A search in and around the properties of Juan, Froilán and their mother Juana unearthed several electronic items, binoculars, a torch and a knife both manufactured abroad and not widely available in Argentina, as well as clothes and a camera that had been partially burnt.
Investigators said they also found a bracelet which proved positive for four different strains of DNA, including those of Juan and Froilán, and a third which was a 99.99 percent match for a child of Patricia and Claude Martin.
In the photo of Mathieu travelling up the Quebrada de Humahuaca in the back of the 4x4 he is wearing a similar bracelet.
Acting for the defence, lawyer Pablo Tobío argued in court that after 8am on August 15, when Mathieu was last seen by Jorge Herrera, “everything is hypothetical, a matter for discussion, an at times absurd discussion.”
Both brothers testified in court, without accepting cross-examination, and said they weren't at home in August and September, but were at their mother's house several kilometres away across the Jujuy border in Chrinichari.

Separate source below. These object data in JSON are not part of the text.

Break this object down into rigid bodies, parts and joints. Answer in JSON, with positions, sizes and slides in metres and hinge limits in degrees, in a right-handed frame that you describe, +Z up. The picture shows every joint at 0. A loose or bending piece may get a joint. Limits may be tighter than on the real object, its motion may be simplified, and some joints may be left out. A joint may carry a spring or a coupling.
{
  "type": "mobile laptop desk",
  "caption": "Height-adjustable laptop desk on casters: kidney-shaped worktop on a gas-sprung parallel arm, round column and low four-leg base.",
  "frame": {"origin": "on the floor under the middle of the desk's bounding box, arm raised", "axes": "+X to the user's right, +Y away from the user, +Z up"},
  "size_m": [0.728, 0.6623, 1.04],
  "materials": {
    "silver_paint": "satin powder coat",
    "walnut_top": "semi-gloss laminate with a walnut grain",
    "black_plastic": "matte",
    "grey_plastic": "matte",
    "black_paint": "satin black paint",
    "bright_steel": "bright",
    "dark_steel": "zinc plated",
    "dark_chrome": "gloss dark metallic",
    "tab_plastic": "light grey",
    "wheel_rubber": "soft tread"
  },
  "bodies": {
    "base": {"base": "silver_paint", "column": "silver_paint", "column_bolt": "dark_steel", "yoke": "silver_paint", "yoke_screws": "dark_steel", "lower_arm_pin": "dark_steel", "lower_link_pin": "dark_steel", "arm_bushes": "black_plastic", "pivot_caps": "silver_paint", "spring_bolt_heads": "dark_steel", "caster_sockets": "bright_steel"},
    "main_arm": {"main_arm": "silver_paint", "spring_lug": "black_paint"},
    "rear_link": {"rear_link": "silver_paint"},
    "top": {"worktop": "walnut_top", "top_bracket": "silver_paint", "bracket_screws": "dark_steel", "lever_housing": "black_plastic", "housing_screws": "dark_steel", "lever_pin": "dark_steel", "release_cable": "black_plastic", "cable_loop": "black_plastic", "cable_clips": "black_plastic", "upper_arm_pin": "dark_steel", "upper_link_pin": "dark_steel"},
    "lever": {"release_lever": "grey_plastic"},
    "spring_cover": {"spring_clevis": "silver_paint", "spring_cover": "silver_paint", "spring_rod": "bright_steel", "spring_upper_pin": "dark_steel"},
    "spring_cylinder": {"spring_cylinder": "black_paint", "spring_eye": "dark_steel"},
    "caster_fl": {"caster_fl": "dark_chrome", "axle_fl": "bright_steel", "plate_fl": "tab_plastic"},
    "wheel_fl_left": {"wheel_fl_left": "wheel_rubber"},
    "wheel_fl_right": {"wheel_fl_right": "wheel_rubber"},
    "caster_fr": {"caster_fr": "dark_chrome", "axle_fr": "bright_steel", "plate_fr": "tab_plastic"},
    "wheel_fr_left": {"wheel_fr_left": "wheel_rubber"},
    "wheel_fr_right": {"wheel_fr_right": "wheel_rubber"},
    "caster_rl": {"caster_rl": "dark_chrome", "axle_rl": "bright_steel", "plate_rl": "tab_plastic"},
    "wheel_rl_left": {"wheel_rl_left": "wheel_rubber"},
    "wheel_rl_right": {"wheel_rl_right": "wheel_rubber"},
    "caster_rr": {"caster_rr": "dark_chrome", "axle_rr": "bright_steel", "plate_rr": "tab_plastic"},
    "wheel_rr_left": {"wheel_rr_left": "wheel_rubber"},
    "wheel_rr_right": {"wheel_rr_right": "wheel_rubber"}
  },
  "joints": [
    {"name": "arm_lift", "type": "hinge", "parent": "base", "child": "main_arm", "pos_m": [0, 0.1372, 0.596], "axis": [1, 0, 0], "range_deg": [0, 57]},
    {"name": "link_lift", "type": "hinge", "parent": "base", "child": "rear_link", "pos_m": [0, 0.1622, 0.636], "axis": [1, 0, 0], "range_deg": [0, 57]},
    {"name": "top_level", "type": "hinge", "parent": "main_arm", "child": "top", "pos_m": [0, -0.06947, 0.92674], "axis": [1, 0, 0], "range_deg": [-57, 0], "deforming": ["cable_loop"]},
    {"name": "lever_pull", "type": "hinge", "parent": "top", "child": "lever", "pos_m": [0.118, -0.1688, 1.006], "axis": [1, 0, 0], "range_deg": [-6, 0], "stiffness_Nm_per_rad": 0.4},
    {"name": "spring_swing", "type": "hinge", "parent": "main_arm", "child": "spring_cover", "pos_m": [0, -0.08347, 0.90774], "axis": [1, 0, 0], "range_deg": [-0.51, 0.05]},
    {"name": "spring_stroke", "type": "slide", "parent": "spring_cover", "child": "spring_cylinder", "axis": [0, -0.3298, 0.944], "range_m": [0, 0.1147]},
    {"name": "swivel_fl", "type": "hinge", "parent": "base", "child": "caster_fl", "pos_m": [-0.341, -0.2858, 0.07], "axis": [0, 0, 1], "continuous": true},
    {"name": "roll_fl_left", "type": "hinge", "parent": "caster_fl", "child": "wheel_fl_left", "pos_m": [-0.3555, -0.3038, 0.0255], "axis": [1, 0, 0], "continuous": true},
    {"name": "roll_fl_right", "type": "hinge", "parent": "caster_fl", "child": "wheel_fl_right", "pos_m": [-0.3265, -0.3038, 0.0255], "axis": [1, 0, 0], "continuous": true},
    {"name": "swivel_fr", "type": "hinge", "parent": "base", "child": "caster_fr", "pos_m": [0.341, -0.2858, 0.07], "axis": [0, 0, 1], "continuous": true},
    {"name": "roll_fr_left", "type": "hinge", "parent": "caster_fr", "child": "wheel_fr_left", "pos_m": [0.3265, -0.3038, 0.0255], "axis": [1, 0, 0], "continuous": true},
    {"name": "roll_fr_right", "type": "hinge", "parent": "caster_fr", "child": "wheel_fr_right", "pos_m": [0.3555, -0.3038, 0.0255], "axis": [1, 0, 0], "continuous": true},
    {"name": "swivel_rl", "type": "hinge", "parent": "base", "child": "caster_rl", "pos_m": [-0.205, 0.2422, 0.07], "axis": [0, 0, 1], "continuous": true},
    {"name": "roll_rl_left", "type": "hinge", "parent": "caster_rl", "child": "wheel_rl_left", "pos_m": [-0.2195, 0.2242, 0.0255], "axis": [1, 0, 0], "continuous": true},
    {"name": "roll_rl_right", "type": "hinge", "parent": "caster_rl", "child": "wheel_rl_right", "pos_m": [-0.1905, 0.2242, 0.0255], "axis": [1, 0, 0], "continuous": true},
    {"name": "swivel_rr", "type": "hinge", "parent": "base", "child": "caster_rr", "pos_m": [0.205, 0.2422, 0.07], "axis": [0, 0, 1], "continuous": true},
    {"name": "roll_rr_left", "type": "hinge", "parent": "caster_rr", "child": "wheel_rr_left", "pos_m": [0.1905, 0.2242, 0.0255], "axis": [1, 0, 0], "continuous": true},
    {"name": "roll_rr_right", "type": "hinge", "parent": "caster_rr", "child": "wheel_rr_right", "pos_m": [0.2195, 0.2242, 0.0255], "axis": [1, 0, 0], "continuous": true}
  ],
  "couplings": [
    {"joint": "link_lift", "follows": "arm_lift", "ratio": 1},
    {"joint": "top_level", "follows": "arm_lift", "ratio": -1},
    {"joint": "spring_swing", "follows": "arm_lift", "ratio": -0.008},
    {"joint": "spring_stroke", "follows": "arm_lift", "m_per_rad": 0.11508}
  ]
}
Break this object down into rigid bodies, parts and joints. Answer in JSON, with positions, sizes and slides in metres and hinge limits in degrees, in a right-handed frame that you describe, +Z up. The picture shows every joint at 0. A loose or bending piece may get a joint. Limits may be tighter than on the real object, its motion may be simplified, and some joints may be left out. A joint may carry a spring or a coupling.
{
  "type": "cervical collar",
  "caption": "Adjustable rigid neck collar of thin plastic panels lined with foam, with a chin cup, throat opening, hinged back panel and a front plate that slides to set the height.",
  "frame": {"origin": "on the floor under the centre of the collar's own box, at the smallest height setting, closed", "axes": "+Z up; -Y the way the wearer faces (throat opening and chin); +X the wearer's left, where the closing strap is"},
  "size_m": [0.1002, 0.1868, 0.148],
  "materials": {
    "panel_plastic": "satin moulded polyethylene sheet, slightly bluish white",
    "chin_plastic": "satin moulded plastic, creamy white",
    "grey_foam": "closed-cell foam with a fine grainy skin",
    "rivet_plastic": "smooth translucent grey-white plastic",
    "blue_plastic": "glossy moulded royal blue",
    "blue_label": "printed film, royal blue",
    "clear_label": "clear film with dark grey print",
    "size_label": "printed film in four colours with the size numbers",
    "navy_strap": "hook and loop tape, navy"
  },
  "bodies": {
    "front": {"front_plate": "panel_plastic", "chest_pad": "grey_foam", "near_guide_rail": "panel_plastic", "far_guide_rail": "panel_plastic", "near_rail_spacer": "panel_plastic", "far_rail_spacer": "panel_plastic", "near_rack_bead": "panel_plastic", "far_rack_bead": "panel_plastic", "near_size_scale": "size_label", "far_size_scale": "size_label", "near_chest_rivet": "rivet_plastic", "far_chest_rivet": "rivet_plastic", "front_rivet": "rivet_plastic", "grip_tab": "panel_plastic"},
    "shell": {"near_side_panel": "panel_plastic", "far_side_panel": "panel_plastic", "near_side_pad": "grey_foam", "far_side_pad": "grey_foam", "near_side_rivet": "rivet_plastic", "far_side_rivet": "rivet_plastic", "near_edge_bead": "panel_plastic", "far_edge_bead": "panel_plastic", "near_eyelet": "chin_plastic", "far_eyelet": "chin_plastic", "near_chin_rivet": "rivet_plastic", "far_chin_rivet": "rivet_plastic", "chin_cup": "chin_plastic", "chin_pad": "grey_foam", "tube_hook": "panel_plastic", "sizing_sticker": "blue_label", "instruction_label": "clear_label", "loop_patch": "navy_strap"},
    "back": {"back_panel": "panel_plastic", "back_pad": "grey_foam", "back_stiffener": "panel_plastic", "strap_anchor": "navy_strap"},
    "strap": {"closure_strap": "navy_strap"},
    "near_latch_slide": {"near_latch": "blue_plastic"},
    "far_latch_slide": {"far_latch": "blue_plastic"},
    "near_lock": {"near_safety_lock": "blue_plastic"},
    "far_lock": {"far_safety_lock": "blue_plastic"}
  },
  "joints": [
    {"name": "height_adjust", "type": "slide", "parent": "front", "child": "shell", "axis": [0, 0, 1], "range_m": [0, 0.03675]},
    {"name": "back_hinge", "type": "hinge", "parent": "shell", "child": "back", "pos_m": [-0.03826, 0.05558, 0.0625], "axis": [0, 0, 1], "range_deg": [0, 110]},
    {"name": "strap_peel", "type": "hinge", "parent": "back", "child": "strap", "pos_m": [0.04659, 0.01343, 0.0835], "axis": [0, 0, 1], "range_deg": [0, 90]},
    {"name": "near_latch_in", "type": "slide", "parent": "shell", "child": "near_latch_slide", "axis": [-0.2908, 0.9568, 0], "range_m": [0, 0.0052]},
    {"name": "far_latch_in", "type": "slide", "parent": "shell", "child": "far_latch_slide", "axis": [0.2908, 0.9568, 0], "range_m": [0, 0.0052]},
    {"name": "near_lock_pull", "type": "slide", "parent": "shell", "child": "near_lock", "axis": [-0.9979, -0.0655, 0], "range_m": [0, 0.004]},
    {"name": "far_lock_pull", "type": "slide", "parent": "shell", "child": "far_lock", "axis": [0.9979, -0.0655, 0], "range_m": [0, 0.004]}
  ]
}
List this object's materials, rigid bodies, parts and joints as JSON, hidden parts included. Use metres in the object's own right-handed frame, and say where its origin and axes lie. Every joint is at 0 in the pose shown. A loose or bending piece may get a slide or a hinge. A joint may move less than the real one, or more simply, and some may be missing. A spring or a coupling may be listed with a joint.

Psychologist Natalia Colombo also told the court: that “Juan showed diminished cognitive function due to his abuse of alcohol… he has difficulty controlling his aggressive impulses.”
CONVICTION
In November 2020, Juan Cuevas, 41, was sentenced to 13 years in jail. His brother Froilán, 43, who had been charged alongside him, was absolved on the grounds of “reasonable doubt.”
Summing up, Judge Guillermo Pereyra, sitting with his colleagues Mónica Mukdsi and José Luis Riera, concluded that "a review of the testimonies confirms the hypothesis of Mathieu Martin’s violent death.
"Juan Cuevas was the last person to see Mathieu. The Chorro was a place where the young man could not have arrived without being taken or guided, as it was a path which wasn't normally used, and wasn't even visible from the road he was walking along.”
In an interview, François told the Times that Mathieu’s parents had been left unsatisfied by the failure to find their son’s body.
"The prosecutors were looking for a guilty party. The parents were looking for their son. The testimonies provided enough evidence against Juan Cuevas, it wasn't necessary to find a body.
“But for the parents, without the body, there will always be some doubt that their son could still be alive."
MISSING TOURISTS
According to reports, the Salta government was particularly sensitive to the Mathieu Martin case, as it has been with all missing tourists following the shocking murder of two young Frenchwomen nine years ago.
In July 2011, Cassandre Bouvier and Houria Moumni were raped and murdered, their bodies dumped in the beauty spot of San Lorenzo, an affluent dormitory village close to Salta city.
Three people were later convicted: Gustavo Lasi, Daniel Vilte, who was later declared innocent and released and a third, Clemente Vera, who is appealing his conviction, backed by the US-based Innocence Project, and Cassandre Bouvier’s father Jean Michel.
Mystery surrounds the case. The lead police investigator Néstor Piccolo reportedly killed himself in dubious circumstances, while many people in Salta remain convinced the real culprits got away scot-free, alleging convenient dupes were framed instead.